Feb 02, 2008 04:30 AM
For years, business students have read about and studied the theories and methods of value investing guru Warren Buffett, chair and CEO of Berkshire Hathaway.
Now, a select group of students from McGill University, the Rotman School of Management and University of Western Ontario's Ivey School of Business are getting the opportunity of a lifetime to meet the financial genius in person and, possibly, pitch an investment opportunity to him.
Students from the three Canadian universities will travel to Berkshire Hathaway's head office in Omaha, Neb., to tour one of its companies and then have a luncheon and question and answer session with Buffett.
"This is a great way to link textbook learning with the real world," says Matt Hertz, a student at McGill's Desautels Faculty of Management.
At the end of March, about 60 students from the Ivey School of Business will travel to Omaha for their meeting with the value investing guru.
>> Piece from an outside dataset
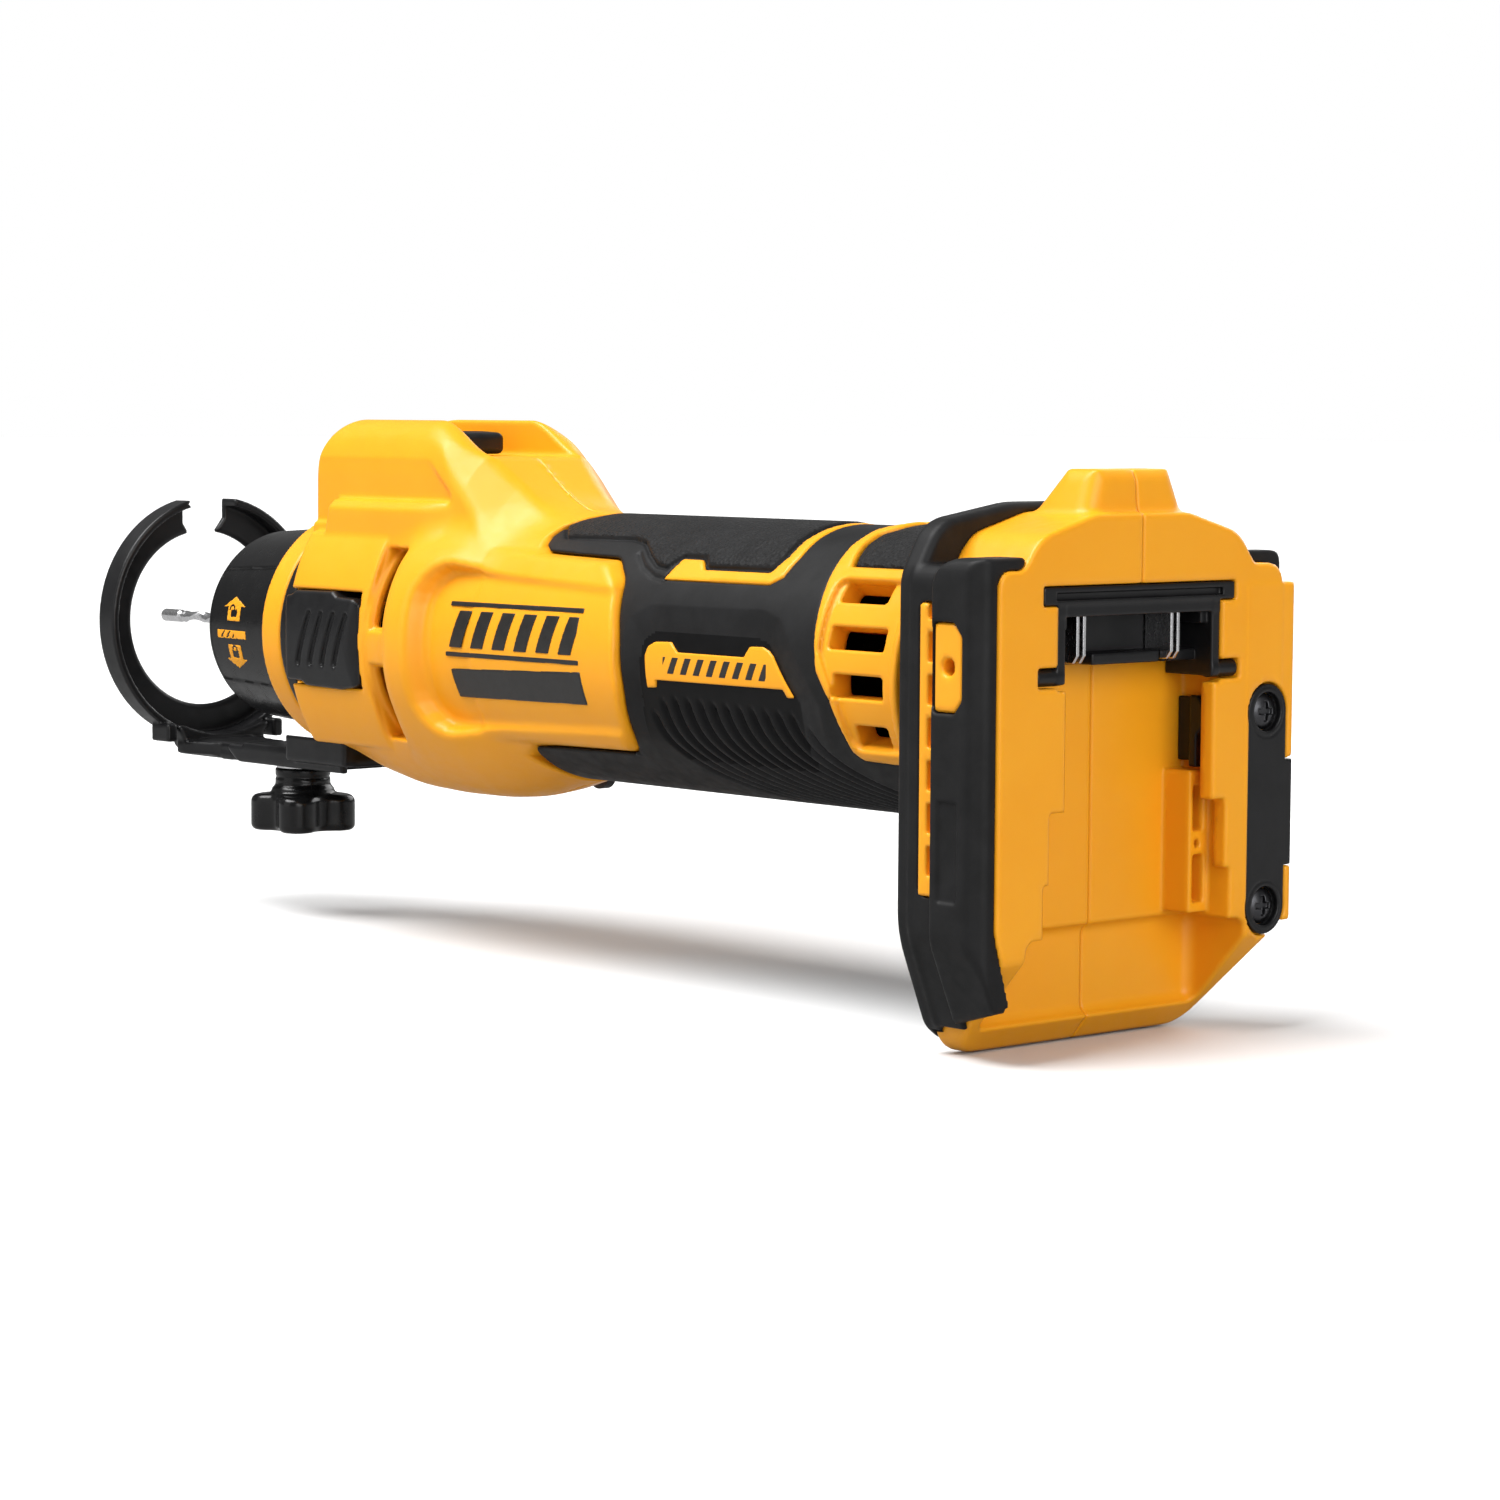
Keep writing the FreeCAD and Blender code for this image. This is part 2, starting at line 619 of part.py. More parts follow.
def screw(name, axis, centre, seat, end, shank, head, head_height, toward):
    """A pan-head screw with a cross recess; toward is the head's side, 1 or -1."""
    low, high = sorted((seat, end))
    stem = rod(name + "_stem", axis, centre, shank, low, high)
    low, high = sorted((seat, seat + toward * head_height))
    cap = rod(name + "_cap", axis, centre, head, low, high)
    solid = plus(name + "_solid", stem, cap)
    top = seat + toward * head_height
    slots = []
    for turn in (0, 1):
        spans = []
        half = [head * 0.62, head * 0.16]
        for letter in AXES:
            if letter == axis:
                spans.append(tuple(sorted((top + toward, top - toward * head_height * 0.6))))
            else:
                other = [item for item in AXES if item != axis].index(letter)
                reach = half[(other + turn) % 2]
                spans.append((centre[other] - reach, centre[other] + reach))
        slots.append(block(f"{name}_slot{turn}", *spans))
    return minus(name, solid, *slots)


def fasteners():
    """All screws, one sub-part for each kind."""
    node("housing_screws", group("housing_screw_set", *[
        screw(f"housing_screw_{index}", "Y", (x, z), seat, SCREW_END, SCREW_SHANK,
              SCREW_HEAD, 2.4, 1)
        for index, (x, z, seat) in enumerate(HOUSING_SCREWS)]))
    node("hook_plate_screws", group("plate_screw_set", *[
        screw("plate_screw_" + label, "X", (36.5, height), -1.9, -10.0, 1.5, 3.6, 1.7, 1)
        for label, height in PLATE_SCREWS]))
    nose = []
    for index in range(4):
        angle = math.radians(NOSE_SCREW_TURN + 90 * index)
        centre = (NOSE_SCREW_CIRCLE * math.cos(angle), NOSE_SCREW_CIRCLE * math.sin(angle))
        nose.append(screw(f"nose_screw_{index}", "X", centre, -249.0, -234.5, 1.45, 2.8,
                          2.0, -1))
    node("nose_screws", group("nose_screw_set", *nose))


def hook_plate():
    """Dark cover strip on the rear right edge, where a belt hook bolts on."""
    y = 36.5
    parts = [rod("strip_" + label, "X", (y, height), 5.5, -1.9, -0.1)
             for label, height in PLATE_SCREWS]
    parts.append(block("strip_web", (-1.9, -0.1), (31.0, 42.0), (-44.8, -6.4)))
    parts.append(block("strip_edge", (-1.9, -0.1), (40.0, D.hook_edge), (-37.0, -16.0)))
    sinks = []
    for label, height in PLATE_SCREWS:
        sinks.append(rod("strip_sink_" + label, "X", (y, height), 3.8, -1.9, 1))
    node("hook_plate", minus("hook_strip", plus("hook_strip_solid", *parts), *sinks))


# ---------------------------------------------------------------- battery terminals

def terminals():
    """Terminal block with its ears, the blades and the battery's stop spring."""
    bar = block("bar", (-5.5, -0.3), (-D.bar_half, D.bar_half), (D.socket_top + 0.1,
                                                             D.bar_top))
    back = block("block_back", (-12.8, -9.0), (-20.4, 20.4), (4.2, D.socket_top + 0.2))
    cheeks = [block("cheek_" + side, (-12.8, -0.6), span, (1.2, D.socket_top + 0.2))
              for side, span in (("left", (-22.6, -20.4)), ("right", (20.4, 22.6)))]
    roof = block("block_roof", (-12.8, -0.6), (-22.6, 22.6), (D.socket_top - 2.2,
                                                              D.socket_top + 0.2))
    roof_back = block("block_shelf", (-12.8, -5.4), (-22.6, 22.6),
                      (D.socket_top - 0.5, D.socket_top - 0.1))
    ears = [rod("ear_" + side, "Y", (-2.2, 2.6), 1.7, *span)
            for side, span in (("left", (-27.8, -20.6)), ("right", (20.6, 27.8)))]
    solid = plus("terminal_solid", bar, back, roof, roof_back, *cheeks, *ears)
    keep_in = plus("terminal_room", block("terminal_room_low", (-12.95, 5), (-22.75, 22.75),
                                          (0, D.socket_top - 0.05)),
                   block("terminal_room_bar", (-5.9, 5), (-26.7, 26.7),
                         (D.socket_top - 0.1, D.bar_top + 0.1)),
                   block("terminal_room_ears", (-3.95, 5), (-27.9, 27.9), (0.7, 4.4)))
    slots = [block(f"blade_slot_{index}", (-9.5, -2.0), (y - 0.45, y + 0.45), (4, 15.4))
             for index, y in enumerate(BLADES)]
    node("terminal_block", minus("terminal_cut",
                                 overlap("terminal_fit", solid, keep_in), *slots))
    blades = [block(f"blade_{index}", (-9.3, -2.2), (y - 0.4, y + 0.4), (4.8, 15.2))
              for index, y in enumerate(BLADES)]
    node("terminal_blades", group("blade_set", *blades))
    node("battery_stop", block("stop_spring", (-12.8, -4.2), (22.0, 25.8), (-17, -3)))


BLADES = (-15.4, -13.6, 10.7, 12.5)


# ---------------------------------------------------------------- electronics

def electronics():
    """Slide switch, control module with its board, and the leads."""
    node("switch_module", block("switch_case", (-234.8, -203), (-8, 8), (28.3, 35.7)))
    tray = minus("module_tray", block("tray_block", (-134, -42), (-12, 12), (-17, 15)),
                 block("tray_room", (-132.5, -43.5), (-10.5, 10.5), (-15.5, 16)))
    node("control_module", tray)
    board = block("board_plate", (-132, -76), (-10, 10), (-6, -4.4))
    node("circuit_board", board)
    parts = [rod("capacitor_0", "Z", (-88, 0), 5.0, -4.3, 12),
             rod("capacitor_1", "Z", (-100, 0), 5.0, -4.3, 12)]
    for index in range(6):
        x = -128 + 5.6 * (index % 3)
        y = -6.5 + 13 * (index // 3)
        parts.append(block(f"transistor_{index}", (x - 2, x + 2), (y - 2.5, y + 2.5),
                           (-4.3, 0)))
    node("board_components", group("component_set", *parts))
    node("lead_positive", rod("lead_red", "X", (-14.5, 9.5), 1.7, -73.8, -12.9))
    node("lead_negative", rod("lead_black", "X", (14.5, 9.5), 1.7, -73.8, -12.9))
    phases = [rod(f"phase_{index}", "X", (-6 + 6 * index, -19.5), 1.3, -146.9 + 8, -120)
              for index in range(3)]
    node("phase_leads", group("phase_set", *phases))


# ---------------------------------------------------------------- motor and spindle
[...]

One of George Athanassakos's mandates as chair of Ivey's Ben Graham Centre for Value Investing is to develop a program on value investing and spread the word about its methods and benefits.
What better way than to take students for an audience with Buffett?
"If Mohammed won't come to the mountain, bring the mountain to Mohammed," says Athanassakos.
"The trip isn't about learning about value investing, it's about hearing his (Buffett's) opinions, which are always very well thought out, on life, politics and other things."
The concept of value investing was first put forward in 1934 by Benjamin Graham and David Dodd in their book, Security Analysis. Buffett was a student of Graham's at Columbia University.